このタイトルからはどんなドラマなのか想像できない。
原作は「別マ」の連載漫画なので、ガチ少女漫画である。
そのためか、2018年制作の本ドラマは主演が重岡大毅と神山智洋のジャニーズのW主演。
そして、共演に当時注目され始めた清原果耶と富田望生の二人の実力派女優。
清原果耶を見たくて選んだドラマだったが、想像以上に面白く楽しめた。
テーマはよくある「入れ替わりもの」なのだが、最終的には4人の登場人物が総入れ替わりするほどストーリーが複雑で、それでいてちゃんと破綻しないでわかりやすく進むので、原作がしっかりしていて脚本もまともだったのだろう。
物語自体は壮絶な内容だ。
森田望生演じる海音然子が、特殊な力を使って美少女の小日向あゆみ(清原果耶)と体を入れ替わるところから始まる。

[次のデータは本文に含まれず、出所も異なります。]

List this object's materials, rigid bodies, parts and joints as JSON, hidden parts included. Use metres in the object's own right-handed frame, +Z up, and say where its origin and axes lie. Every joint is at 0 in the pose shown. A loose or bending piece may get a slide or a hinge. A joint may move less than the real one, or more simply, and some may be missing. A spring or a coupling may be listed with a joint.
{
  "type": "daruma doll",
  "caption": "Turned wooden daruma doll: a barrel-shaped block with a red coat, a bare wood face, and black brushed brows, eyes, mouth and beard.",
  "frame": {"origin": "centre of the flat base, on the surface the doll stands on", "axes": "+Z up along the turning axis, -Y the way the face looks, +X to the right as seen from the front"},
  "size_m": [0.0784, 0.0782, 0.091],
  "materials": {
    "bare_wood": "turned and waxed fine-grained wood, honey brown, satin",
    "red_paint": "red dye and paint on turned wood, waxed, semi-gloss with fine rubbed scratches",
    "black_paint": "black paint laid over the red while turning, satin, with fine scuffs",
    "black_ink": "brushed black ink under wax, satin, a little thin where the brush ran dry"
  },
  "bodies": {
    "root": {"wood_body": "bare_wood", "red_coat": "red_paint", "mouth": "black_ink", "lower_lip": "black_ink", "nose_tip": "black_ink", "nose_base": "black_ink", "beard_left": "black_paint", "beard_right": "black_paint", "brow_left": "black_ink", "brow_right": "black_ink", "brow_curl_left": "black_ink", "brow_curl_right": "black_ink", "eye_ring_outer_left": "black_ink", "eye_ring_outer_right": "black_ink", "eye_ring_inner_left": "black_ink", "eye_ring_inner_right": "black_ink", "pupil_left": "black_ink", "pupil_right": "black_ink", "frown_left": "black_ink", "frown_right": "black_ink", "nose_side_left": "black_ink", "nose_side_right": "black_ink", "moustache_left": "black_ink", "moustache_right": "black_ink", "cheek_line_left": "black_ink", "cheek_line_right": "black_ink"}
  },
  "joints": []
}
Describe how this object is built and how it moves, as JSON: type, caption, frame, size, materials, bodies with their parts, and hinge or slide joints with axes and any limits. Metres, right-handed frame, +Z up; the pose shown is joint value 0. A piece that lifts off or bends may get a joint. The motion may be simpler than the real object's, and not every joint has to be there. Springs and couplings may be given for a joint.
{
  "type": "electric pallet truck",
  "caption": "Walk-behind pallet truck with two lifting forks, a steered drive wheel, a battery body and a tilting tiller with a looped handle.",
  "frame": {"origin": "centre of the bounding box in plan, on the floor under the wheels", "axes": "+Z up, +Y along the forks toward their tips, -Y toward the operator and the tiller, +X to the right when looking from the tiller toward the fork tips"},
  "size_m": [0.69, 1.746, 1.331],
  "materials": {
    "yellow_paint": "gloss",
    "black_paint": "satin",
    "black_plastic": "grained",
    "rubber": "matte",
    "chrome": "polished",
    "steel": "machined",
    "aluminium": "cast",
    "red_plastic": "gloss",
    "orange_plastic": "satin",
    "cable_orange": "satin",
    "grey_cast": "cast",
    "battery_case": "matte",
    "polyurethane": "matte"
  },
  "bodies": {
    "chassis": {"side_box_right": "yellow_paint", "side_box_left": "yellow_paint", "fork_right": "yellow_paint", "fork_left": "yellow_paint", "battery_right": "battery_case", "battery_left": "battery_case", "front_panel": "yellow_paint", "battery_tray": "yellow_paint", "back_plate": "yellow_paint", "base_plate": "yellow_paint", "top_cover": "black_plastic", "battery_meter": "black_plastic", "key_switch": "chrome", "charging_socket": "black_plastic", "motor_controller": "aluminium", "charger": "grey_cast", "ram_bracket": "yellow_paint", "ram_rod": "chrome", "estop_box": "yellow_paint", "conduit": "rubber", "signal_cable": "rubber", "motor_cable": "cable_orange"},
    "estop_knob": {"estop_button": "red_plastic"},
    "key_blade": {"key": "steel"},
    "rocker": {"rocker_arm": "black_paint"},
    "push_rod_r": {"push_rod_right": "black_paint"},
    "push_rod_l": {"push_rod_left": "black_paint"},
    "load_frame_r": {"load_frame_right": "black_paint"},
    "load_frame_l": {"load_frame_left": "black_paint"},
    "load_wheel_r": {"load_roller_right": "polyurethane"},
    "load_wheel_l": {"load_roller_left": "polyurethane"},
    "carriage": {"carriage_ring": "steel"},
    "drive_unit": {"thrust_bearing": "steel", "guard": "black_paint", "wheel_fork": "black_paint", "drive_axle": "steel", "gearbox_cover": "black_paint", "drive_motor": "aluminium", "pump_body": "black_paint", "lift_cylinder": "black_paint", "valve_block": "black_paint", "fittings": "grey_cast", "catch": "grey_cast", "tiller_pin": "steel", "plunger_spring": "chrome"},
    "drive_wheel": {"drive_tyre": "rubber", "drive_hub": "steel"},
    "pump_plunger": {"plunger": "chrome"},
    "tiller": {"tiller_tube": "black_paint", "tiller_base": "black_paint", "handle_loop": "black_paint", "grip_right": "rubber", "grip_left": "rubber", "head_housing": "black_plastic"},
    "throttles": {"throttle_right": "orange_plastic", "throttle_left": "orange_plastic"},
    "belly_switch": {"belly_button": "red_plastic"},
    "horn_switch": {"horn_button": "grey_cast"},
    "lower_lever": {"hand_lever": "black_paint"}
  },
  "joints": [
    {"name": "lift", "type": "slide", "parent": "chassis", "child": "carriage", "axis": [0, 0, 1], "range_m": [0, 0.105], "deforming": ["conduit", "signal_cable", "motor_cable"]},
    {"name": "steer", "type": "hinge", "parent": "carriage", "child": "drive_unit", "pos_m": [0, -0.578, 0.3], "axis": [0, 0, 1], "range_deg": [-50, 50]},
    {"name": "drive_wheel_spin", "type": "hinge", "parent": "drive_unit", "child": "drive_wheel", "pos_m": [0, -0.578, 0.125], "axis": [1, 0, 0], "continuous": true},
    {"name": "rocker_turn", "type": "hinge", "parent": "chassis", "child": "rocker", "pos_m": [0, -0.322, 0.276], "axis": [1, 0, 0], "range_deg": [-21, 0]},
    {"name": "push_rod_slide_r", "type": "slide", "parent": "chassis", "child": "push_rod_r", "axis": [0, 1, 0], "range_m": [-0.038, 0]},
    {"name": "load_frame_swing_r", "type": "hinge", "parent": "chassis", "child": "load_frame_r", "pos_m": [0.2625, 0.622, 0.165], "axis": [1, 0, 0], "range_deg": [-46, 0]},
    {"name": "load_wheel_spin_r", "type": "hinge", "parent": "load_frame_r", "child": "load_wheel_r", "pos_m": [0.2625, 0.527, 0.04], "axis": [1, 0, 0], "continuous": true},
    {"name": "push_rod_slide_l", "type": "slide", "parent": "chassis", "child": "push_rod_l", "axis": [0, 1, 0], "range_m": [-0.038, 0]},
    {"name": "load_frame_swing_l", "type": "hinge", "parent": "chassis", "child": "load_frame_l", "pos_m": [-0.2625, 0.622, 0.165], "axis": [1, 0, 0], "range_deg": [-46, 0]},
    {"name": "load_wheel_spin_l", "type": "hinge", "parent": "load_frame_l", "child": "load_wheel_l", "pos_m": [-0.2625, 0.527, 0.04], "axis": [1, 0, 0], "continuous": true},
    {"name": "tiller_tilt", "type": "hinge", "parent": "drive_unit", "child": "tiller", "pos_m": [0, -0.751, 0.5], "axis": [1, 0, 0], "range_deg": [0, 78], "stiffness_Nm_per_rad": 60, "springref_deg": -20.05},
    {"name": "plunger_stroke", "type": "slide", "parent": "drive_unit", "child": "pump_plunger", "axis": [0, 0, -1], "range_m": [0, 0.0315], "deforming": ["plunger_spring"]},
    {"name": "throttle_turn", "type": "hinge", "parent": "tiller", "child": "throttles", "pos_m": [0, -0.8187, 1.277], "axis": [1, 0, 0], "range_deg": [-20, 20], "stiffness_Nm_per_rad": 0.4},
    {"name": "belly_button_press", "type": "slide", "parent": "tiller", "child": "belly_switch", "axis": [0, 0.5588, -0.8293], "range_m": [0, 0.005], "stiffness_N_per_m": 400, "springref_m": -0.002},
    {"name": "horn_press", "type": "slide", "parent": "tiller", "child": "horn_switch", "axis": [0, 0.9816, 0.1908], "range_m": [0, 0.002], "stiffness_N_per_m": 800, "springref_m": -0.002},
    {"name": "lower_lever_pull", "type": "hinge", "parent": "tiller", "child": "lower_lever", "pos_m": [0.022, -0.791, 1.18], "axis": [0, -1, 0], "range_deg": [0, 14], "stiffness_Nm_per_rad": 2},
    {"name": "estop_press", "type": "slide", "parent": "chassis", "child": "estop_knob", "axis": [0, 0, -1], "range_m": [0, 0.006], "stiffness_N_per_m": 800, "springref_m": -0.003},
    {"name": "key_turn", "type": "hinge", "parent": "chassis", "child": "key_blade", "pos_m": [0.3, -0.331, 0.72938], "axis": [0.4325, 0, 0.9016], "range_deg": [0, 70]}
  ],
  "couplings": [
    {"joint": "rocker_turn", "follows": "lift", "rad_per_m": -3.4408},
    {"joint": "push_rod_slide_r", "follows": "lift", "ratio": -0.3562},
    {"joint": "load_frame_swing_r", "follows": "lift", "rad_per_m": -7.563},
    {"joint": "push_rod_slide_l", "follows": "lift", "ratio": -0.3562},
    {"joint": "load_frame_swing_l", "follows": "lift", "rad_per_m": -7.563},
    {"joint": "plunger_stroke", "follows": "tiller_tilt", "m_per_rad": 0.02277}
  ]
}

その容姿からずっと他人から認められず虐げられてきた然子。
そして何不自由なく幸せに生きてきたあゆみ。
二人の体が入れ替わることで、友人の火賀(重岡大毅)と水本(神山)も巻き込んだ騒動に発展していく。
人間は容姿ではない、清い心こそが大切なのだなんて通り一辺倒の結論にならないところがよい。たった6話だが結末に至るまで、さまざまな人間模様と4人それぞれの心象が深く描かれて、人間の心の奥に潜む本当の気持ちを鋭くえぐりだしていく。
どこまでも心根が歪んでひねくれている然子、純粋な心を持つあゆみを、富田と清原はその役になり切り演じていて、二人の若手実力派の演技を堪能できる。
清原果耶の安定感ある演技も健在。この子の才能には恐れ入る。
また結末では火賀と水本の男の友情とヒロインを思いやる優しい気持ちも描かれ、ホッとするとともに爽やかな感動も得られる。
何気なく選んだドラマだったが、とてもよくできていて楽しめるエンタテインメント性の高い作品だった。隠れたお勧めの一品である。
出演者は、2013年のdinnerではかっこよい料理人を演じていた関めぐみ。「渡鬼」で強烈な印象を残した中島唱子、霧島れいか、六角慎司、駒井蓮など。
また、まだ無名だった森田望智が生徒役で出ていた。
劇中、然子(富田望生)が走るシーンがやたら多く出てくる。
しかも、このドラマの中ではかなり太っているのだが(彼女は演じる役によって、すごく太ったり、ややぽっちゃりになったりとすごい)、結構走るのが早いのだ。
彼女の走る姿はこのドラマのもう一つの見どころかもしれない。
彼女のポジションは貴重。これからもそのあふれんばかりの個性で活躍してほしい。